Recent Business History on BBC Four/iplayer

BBC Four occasionally gives us some excellent documentaries that, while often concentrating on the products, also feature business history topics, often in an accessible (and entertaining) fashion for a wide audience. The channel has long ran excellent music documentaries which often talk about the business side to some extent too; also a few months ago the Crude Britannia series gave an excellent overview of the British oil industry.

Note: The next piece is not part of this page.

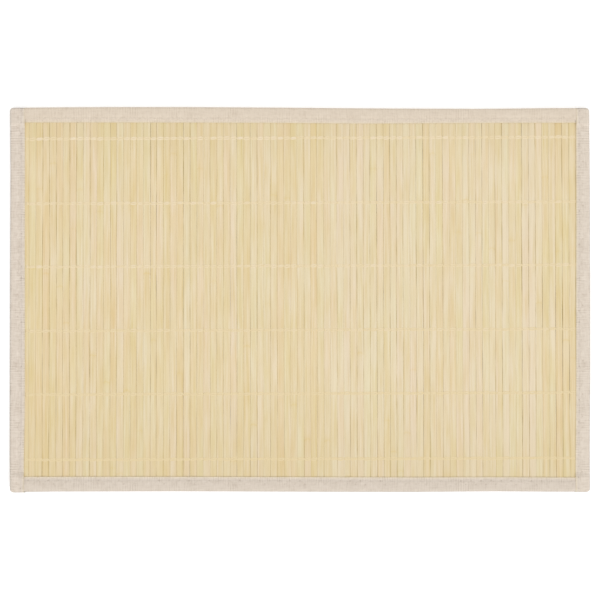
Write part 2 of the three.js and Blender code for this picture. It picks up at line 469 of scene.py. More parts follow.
def loop_faces(rings, size, start=0):
    """Quads between rings of points, and a face over each end."""
    ring = np.arange(rings - 1)[:, None] * size + start
    at = np.arange(size)[None, :]
    after = (at + 1) % size
    quads = np.stack([ring + at, ring + after, ring + size + after, ring + size + at], -1)
    last = start + (rings - 1) * size
    ends = [list(range(start + size - 1, start - 1, -1)), list(range(last, last + size))]
    return quads.reshape(-1, 4).tolist() + ends


def mesh_piece(name, points, faces, material):
    mesh = bpy.data.meshes.new(name)
    mesh.from_pydata((np.asarray(points).reshape(-1, 3) * MM).tolist(), [], faces)
    edit = bmesh.new()
    edit.from_mesh(mesh)
    bmesh.ops.recalc_face_normals(edit, faces=edit.faces)
    edit.to_mesh(mesh)
    edit.free()
    mesh.shade_smooth()
    mesh.materials.append(material)
    piece = bpy.data.objects.new(name, mesh)
    bpy.context.scene.collection.objects.link(piece)
    return piece


def point_data(piece, name, vectors):
    """Keeps three numbers a point on the mesh, which its material reads."""
    kept = piece.data.attributes.new(name, "FLOAT_VECTOR", "POINT")
    kept.data.foreach_set("vector", np.asarray(vectors, np.float32).ravel())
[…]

The present 'Electric Revolution' season, focusing on how electrical devices have changed our lives, has also brought some excellent material to our screens. Last night I watched Podfather, a biographical documentary of the inventor of the silicon chip and Intel founder Robert Noyce. As well as telling us about the science behind Noyce's invention the programme also told us about Noyce's role in establishing Silicon Valley's corporate culture. Silicon Valley business historian and Noyce biographer Leslie Berlin was even drafted in as one of the programme's talking heads. The story of how Noyce and his colleagues broke away from their original employer, William Shockley, to gain the patronage of the Fairchild Coporation, and then broke away from Fairchild to form Intel was well told. Noyce's style of management was also noted; that he was uncomfortable with large hierarchical organisations, and formed Intel as a company without a hierachy where senior management would work on the same floor as their underlings. The family tree aspect of Silicon Valley was also noted; the existence of many firms that split away from Noyce, and also Noyce's role as mentor to Apple's founder Steve Jobs, and Jobs' own role as mentor to the founders of Google.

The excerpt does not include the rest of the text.